Seminar:Dr Frances Pinter on "A Publisher's perspective on the Future of Academic Publishing in the Digital Era"
Following the publication of Lawrence Lessig's 'Remix' in October 2008, Bloomsbury Academic will be publishing research in the areas of Humanities and Social Sciences. Publications will be available on the Web free of charge under Creative Commons licences. Simultaneously, physical books will be produced and sold around the world.
Dr Pinter's seminar presentation will draw together many of the different publishing issues (and the contexts in which they arise) that are challenging publishers during this transition period. and try to make sense of how the various factors impact on one another. She will present some new business models designed to be both open and sustainable.
About the speaker:
Frances Pinter is Publisher of Bloomsbury Academic, a radically new scholarly imprint which was launched in September 2008.

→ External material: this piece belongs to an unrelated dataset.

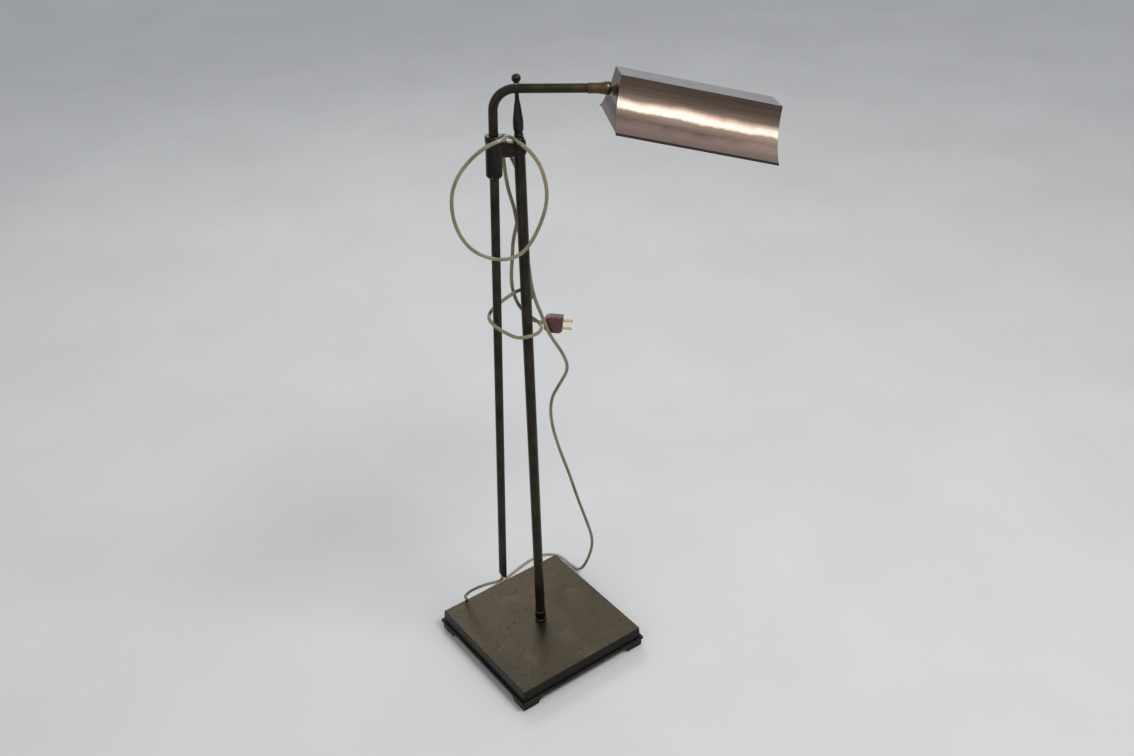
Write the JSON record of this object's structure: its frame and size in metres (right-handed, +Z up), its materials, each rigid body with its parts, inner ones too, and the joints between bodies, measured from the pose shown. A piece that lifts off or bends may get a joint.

At the age of 23, Dr Pinter was the first woman to establish her own publishing company in the UK. She also founded the environmental studies imprint Belhaven Press and acquired the humanities imprint Leicester University Press. She has extensive international experience as an entrepreneur and leader in the commercial and non-profit sectors. Among other things she has: established companies, and advised others how to set up new operations and transform existing ones; acted as consultant to Creative Commons; worked with George Soros to devise multi-million dollar programmes supporting publishing and education in Central and Eastern Europe after the fall of Communism; and conducted research on alternative licencing practices in developing countries.